One of the dominant themes in the exhibition is dreaming: it seems that art offered the children a chance to dream of a better life, to escape – if only temporarily – the deprivation that defines their worlds.
In Seema Kohli’s Memories, for instance, the collaborative piece depicts families and homes – memories of happier times, perhaps, but more likely imagined – while Kohli’s own work alludes to an archetypal or cultural memory that must be recuperated if poverty is to be combated.
This theme is also apparent in Mahua Sen’s Home is a Self-Portrait diptych, while Viren Tanwar presents an ironic take on the consumerism that often informs dreaming in My Dream, which is dominated by brand names and the illusory appeal of bright lights in the big city.

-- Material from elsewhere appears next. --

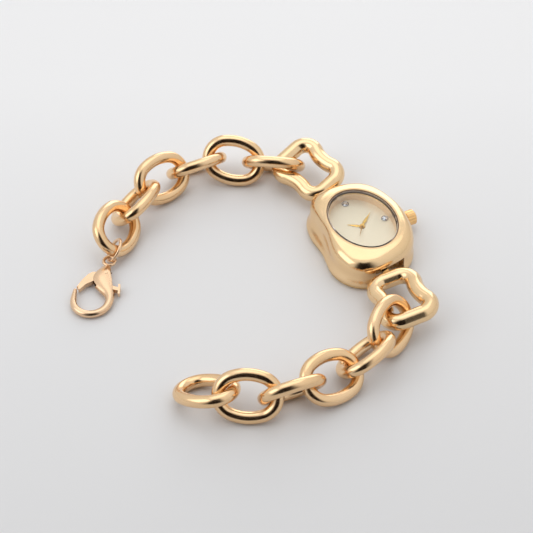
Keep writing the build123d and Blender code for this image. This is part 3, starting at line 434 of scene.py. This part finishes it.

The desire to escape is poignantly manifested in the frequent invocation of airplanes and birds, as well as in the repetition of aerial views of city street plans: from up high, the streets aren’t nearly as dirty and dangerous. Nelly Meignie-Huber’s Kids Who Have No Name is a sobering re-working of the exhibition’s title, emphasising the difficulties that these children face in creating an autonomous identity for themselves.
Despite its social inequities, India, like South Africa, remains a richly diverse country, and the Shared History festival was a reminder of its complex heritage. There was a particular focus on the south-western state of Kerala and its dance forms and food, but there were also Indian authors and artists whose presence attested to the country’s multilingualism and multiculturalism. The electronica produced by Delhi-based duo The Midivil Punditz, for instance, fuses international pop music trends with Indian classical and folk styles.
In a different vein altogether, poet and translator Arvind Krishna Mehrotra, who was part of a delegation of Indian writers in conversation with South African writers under the banner of Words on Water, spoke about the “cycles of linguistic give and take” through which Indian languages and literature have developed: Hindi and Portuguese, Tamil and Arabic, English, Sanskrit. “Writers,” he says, “tend to resist the limitations of national or regional categories.”
This affirmation of international exchange as a vital component of both individual and collective cultural identity is at the heart of the Shared History programme – and, as we mark the annual anniversary of Gandhi’s birth along with the 150-year anniversary of the mass arrival of Indians in South Africa, it is a principle that should be affirmed again and again.